I Need To Get This Off My Chest About The ‘Scream’ Movies
It keeps me up at night.
I’m all for the return of good old slashers, but there’s one problem with the Scream universe that keeps me up at night. And it’s not the violent deaths.
If Saw gets to have 10 (yes, 10!) instalments, then I don’t want to hear any more complaints about there being six Scream movies. Yes, we’re on the sixth film about some crazy murderer running around stabbing people. That kind of premise can get old. And yes, some Scream sequels miss the mark. My biggest issue with the franchise isn’t with them, though. It’s this damn mask. (Sorry about the language. That’s just how angry I am.)

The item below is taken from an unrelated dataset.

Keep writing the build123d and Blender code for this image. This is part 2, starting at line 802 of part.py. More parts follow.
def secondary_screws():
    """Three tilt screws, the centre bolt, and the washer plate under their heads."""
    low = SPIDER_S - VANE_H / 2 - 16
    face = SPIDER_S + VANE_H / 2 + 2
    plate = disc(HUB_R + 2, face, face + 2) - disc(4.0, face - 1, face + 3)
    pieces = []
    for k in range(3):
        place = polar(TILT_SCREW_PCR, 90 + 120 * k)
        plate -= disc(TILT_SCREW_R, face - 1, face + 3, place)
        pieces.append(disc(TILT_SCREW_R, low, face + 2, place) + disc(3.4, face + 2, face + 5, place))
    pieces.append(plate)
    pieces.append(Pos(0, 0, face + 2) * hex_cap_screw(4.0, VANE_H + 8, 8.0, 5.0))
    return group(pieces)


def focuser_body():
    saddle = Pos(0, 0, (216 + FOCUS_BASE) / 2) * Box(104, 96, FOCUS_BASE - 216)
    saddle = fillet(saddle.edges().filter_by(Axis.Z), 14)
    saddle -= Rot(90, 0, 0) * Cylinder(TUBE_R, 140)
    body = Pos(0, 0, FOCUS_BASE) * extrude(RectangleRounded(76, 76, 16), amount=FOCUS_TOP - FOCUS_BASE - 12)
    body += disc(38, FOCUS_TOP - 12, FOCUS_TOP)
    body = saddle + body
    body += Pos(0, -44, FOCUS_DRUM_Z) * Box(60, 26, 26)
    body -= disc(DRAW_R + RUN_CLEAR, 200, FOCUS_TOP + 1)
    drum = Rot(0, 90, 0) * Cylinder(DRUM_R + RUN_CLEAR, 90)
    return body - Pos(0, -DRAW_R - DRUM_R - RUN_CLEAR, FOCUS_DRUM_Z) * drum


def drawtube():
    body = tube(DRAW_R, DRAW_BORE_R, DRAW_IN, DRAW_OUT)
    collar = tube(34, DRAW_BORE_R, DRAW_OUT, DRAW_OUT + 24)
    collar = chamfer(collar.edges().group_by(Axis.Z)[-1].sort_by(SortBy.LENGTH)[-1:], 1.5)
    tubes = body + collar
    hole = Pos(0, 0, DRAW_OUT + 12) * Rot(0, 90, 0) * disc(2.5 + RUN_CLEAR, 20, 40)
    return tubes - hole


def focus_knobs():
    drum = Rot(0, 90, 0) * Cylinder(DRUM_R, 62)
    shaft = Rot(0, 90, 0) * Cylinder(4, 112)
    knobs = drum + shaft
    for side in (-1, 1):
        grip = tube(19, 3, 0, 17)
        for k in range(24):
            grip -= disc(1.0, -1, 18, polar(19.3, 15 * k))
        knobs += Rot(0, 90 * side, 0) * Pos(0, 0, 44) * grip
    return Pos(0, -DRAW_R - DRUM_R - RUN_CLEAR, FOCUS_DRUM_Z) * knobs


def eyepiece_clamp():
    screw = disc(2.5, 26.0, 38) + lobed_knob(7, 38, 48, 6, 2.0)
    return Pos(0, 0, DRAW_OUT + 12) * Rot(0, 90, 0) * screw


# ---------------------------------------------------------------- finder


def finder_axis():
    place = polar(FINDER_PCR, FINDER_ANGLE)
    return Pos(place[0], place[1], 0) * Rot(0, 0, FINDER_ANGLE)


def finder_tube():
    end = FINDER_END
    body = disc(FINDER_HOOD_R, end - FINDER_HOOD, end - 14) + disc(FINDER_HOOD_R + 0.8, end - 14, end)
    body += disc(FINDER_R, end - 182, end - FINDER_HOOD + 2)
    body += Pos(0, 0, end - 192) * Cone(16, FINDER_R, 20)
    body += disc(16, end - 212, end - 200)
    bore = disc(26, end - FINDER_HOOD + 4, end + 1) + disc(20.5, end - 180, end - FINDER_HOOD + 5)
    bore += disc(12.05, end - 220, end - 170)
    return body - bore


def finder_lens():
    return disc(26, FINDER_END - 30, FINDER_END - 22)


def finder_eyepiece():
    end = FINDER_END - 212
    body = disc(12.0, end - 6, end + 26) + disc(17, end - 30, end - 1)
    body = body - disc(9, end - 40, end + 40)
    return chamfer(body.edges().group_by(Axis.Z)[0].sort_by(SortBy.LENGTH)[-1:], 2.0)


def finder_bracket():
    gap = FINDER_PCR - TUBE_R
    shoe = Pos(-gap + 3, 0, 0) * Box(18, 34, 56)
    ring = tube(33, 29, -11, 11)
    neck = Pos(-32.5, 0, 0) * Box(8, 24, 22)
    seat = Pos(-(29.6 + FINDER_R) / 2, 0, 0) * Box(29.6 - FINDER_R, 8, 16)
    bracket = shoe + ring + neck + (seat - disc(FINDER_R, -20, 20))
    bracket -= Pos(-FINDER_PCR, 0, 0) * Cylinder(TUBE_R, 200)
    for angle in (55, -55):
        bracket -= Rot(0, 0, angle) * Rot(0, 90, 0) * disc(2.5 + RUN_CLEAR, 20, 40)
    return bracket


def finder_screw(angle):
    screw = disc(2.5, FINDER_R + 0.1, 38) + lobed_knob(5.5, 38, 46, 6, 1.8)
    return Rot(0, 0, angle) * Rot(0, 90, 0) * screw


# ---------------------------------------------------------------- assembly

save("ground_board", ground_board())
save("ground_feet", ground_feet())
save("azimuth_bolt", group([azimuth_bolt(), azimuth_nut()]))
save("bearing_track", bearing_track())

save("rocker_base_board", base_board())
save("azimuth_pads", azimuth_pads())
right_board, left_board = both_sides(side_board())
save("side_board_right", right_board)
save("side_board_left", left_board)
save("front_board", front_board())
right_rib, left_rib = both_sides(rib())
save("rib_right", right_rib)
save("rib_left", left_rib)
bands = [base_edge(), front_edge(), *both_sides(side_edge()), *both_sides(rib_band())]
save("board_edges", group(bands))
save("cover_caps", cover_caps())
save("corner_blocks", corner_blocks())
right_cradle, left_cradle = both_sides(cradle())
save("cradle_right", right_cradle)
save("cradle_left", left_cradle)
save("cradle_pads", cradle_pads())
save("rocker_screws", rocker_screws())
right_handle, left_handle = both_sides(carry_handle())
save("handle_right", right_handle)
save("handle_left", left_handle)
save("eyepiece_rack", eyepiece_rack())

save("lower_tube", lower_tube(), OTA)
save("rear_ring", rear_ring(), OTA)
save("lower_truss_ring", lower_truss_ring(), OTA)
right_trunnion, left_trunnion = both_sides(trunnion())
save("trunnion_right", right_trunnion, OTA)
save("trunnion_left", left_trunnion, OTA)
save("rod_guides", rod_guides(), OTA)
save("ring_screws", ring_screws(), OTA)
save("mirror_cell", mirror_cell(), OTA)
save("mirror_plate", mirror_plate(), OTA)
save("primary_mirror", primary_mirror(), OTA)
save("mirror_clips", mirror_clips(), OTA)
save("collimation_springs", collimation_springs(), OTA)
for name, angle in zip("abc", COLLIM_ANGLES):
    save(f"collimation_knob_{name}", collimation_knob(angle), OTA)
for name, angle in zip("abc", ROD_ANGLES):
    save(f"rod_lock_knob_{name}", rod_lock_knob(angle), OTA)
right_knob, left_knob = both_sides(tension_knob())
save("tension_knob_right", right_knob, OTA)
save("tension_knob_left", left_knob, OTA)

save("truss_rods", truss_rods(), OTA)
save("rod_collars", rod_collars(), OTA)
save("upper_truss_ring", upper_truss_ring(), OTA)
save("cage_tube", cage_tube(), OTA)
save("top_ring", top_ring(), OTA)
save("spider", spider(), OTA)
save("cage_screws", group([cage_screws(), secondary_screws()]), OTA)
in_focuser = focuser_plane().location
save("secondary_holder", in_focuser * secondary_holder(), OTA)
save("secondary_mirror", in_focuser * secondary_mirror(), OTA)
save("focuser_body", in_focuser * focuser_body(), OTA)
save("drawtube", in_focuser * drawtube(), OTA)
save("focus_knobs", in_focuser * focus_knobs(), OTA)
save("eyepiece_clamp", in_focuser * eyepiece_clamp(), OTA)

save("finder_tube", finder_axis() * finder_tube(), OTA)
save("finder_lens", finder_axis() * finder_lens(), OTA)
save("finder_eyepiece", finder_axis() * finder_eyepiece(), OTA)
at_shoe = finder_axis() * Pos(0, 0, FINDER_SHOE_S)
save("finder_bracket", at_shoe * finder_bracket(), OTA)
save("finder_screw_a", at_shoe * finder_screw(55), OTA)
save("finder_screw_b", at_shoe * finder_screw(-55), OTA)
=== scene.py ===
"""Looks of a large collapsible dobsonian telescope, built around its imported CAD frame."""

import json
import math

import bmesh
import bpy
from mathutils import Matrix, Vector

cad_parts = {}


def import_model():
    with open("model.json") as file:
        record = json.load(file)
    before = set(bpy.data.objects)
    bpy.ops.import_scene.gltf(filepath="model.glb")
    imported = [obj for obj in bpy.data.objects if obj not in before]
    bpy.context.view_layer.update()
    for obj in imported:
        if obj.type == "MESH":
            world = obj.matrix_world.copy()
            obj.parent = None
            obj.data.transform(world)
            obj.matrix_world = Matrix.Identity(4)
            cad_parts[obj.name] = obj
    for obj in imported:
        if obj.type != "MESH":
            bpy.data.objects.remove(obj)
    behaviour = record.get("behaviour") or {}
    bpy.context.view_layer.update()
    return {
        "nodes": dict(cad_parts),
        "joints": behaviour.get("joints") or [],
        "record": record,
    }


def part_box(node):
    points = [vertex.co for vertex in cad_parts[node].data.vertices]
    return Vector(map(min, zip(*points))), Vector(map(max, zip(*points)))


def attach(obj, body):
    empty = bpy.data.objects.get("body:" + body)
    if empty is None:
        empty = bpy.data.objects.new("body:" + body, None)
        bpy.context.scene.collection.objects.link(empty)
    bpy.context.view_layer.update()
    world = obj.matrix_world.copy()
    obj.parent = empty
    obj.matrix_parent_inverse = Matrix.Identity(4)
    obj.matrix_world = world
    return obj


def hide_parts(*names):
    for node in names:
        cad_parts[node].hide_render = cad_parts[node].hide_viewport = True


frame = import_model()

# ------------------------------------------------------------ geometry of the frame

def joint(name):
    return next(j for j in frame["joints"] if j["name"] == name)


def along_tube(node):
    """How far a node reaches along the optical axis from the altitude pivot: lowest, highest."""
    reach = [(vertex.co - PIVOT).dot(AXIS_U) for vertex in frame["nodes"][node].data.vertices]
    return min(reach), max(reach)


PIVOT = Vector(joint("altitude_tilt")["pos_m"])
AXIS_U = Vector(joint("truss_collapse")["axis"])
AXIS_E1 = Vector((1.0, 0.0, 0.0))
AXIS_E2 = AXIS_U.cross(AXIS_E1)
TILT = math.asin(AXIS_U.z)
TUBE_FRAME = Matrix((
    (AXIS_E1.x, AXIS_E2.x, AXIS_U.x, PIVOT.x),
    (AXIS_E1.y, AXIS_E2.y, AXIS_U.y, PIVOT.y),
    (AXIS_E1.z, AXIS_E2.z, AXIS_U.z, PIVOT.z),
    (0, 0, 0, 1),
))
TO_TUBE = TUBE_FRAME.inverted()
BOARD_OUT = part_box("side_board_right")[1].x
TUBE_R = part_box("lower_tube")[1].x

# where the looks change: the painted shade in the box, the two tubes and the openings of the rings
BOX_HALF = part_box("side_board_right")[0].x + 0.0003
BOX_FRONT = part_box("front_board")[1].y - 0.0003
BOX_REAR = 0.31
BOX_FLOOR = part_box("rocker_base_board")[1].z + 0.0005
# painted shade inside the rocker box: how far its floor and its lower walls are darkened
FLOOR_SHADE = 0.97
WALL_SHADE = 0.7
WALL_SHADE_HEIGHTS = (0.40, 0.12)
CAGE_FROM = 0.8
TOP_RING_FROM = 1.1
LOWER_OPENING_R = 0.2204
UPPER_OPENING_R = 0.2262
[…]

The original Scream (1996) revived the tired tropes of generic slasher movies by making its characters aware of the ‘rules’ of the genre and act accordingly. Its timing was impeccable. The popularity of that type of horror film had been losing steam and it had been many years since the breakout success of 1978’s Halloween (starring “all of us”, aka Jamie Lee Curtis). But as the series became more introspective, attempting to reflect horror movies and their culture, it stepped into an uncomfortable version of reality.
See, part of the magic (and absurdity) of the franchise is that the murders in the first film serve as inspiration for Stab, a film series within the series, first introduced in Scream 3. The Stab films allow the characters to get really meta with it, referring to their own situations as sequels, requels, or, in the case of Scream VI, a whole damn franchise. Stab even uses the same Ghostface mask to make sure people know it’s inspired by true events. People wear it as a Halloween costume, since it’s now a pop culture reference within the universe.
We love to dramatise heinous acts of violence. Just last year, Netflix released a series about the serial killer Jeffrey Dahmer. A victim’s family member called it “retraumatising”. And just as there are several treatments of the Dahmer story, in the world of Scream, the horrific crimes of a murderer are made into a multi-film franchise.
Can you see where I’m going with this? Ghostface is an actual murderer. He’s brutally killed several people. Yet, you can buy his freaky ass mask from Amazon or something? Multiple people are casually dressing up as one of the most prolific serial killers of their time? Imagine being one of the poor sods who escaped from Ghostface’s stabby clutches, only to be forced to see the mask on movie posters or at costume parties. It would be like people going door to door asking for lollies in Dahmer masks.
As disturbing as all of this is, I’m still a hopeless fan of the franchise. Scream VI brought the series back to its roots and characters meet their end in some spectacular ways. And while it is terrifying, I’m also comforted by the fact that the mayhem is pure fiction, just the way I like it.